Betapa mulianya seorang sahabat Nabi. Keutamaannya tidak tertandingi oleh generasi-generasi selanjutnya. Mereka merupakan umat terbaik, masyarakat terbaik, dan generasi terbaik umat Islam. Semua ini bisa dilihat dari perjuangan mereka, bagaimana kesetiaannya dalam menemani, membela, dan melindungi Nabi.
"Jelas bahwa generasi para sahabat Nabi adalah generasi terbaik dan yang paling utama. Mereka juga lebih memahami sabda-sabda Nabi Shallallahu’alaihi Wasallam dan lebih memahami agama ini. Maka sudah sepatutnya dalam beragama kita mengikuti jalan mereka sebagai pengikut ahlussunnah wal jamaah," terangnya.
Pengikut ahlussunnah juga tidak menyelisihi kebanyakan ulama dan kaum muslimin yang tetap berpijak kepada kebenaran. Jadi, saat kaum muslimin berpegang kepada kebenaran, tidak seyogianya seorang ahlussunnah wal jamaah mengucapkan atau melakukan sesuatu yang tidak biasa mereka ucapkan atau lakukan, apalagi jika tanpa dasar yang benar. Yang demikian itu akan menimbulkan prasangka buruk dan bermuara pada perselisihan, permusuhan, dan perpecahan umat.

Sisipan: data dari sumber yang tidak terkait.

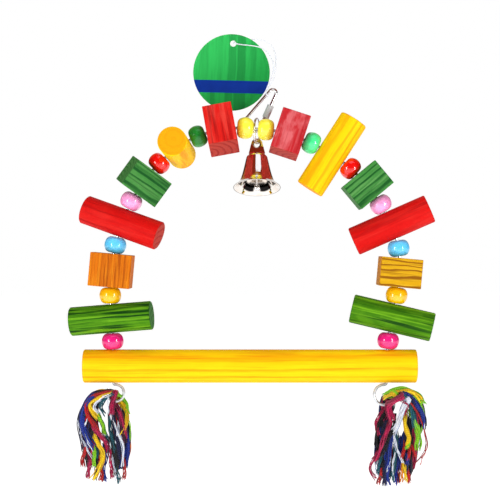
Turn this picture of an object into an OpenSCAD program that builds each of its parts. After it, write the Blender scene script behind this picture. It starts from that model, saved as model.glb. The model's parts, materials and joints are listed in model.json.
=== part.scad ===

Terjadinya perpecahan umat juga disebabkan kekeliruan dalam mengamalkan dalil dan terlalu lancang menunjuk bid'ah kepada amalan kaum muslimin mayoritas.
"Kelompok pemecah ini biasanya mengamalkan suatu suatu ayat atau hadits kemudian membuang ayat atau hadits lainnya menurut selera atau hawa nafsunya. Misalnya dalam dalam satu hadits Rasulullah melarang kencing berdiri, tapi dalam hadits yang lain justru Rasulullah pernah kencing berdiri. Begitu juga Rasulullah pernah melarang makan minum berdiri tapi juga pernah makan minum berdiri. Ini sebenarnya tidak ada pertentangan dan tidak perlu membuang satu hadits dan memakai lainnya. Ini hanya soal tempat dan waktu saja karena Rasulullah tidak mau menyusahkan umatnya dalam suatu amalan," sebutnya.
Kunjungan Syeikh Muhammad Abdurrahim ke Aceh merupakan kerja sama dengan Majelis Muwasholah Baina Ulama Muslimin binaan Habib Umar bin Hafidz.
Syekh Muhammad juga ikut mengunjungi beberapa dayah di Aceh dan memberi materi di UIN Ar-Raniry dan STISNU Aceh serta safari dakwah ke beberapa kabupaten/kota di Aceh hingga 9 April 2019.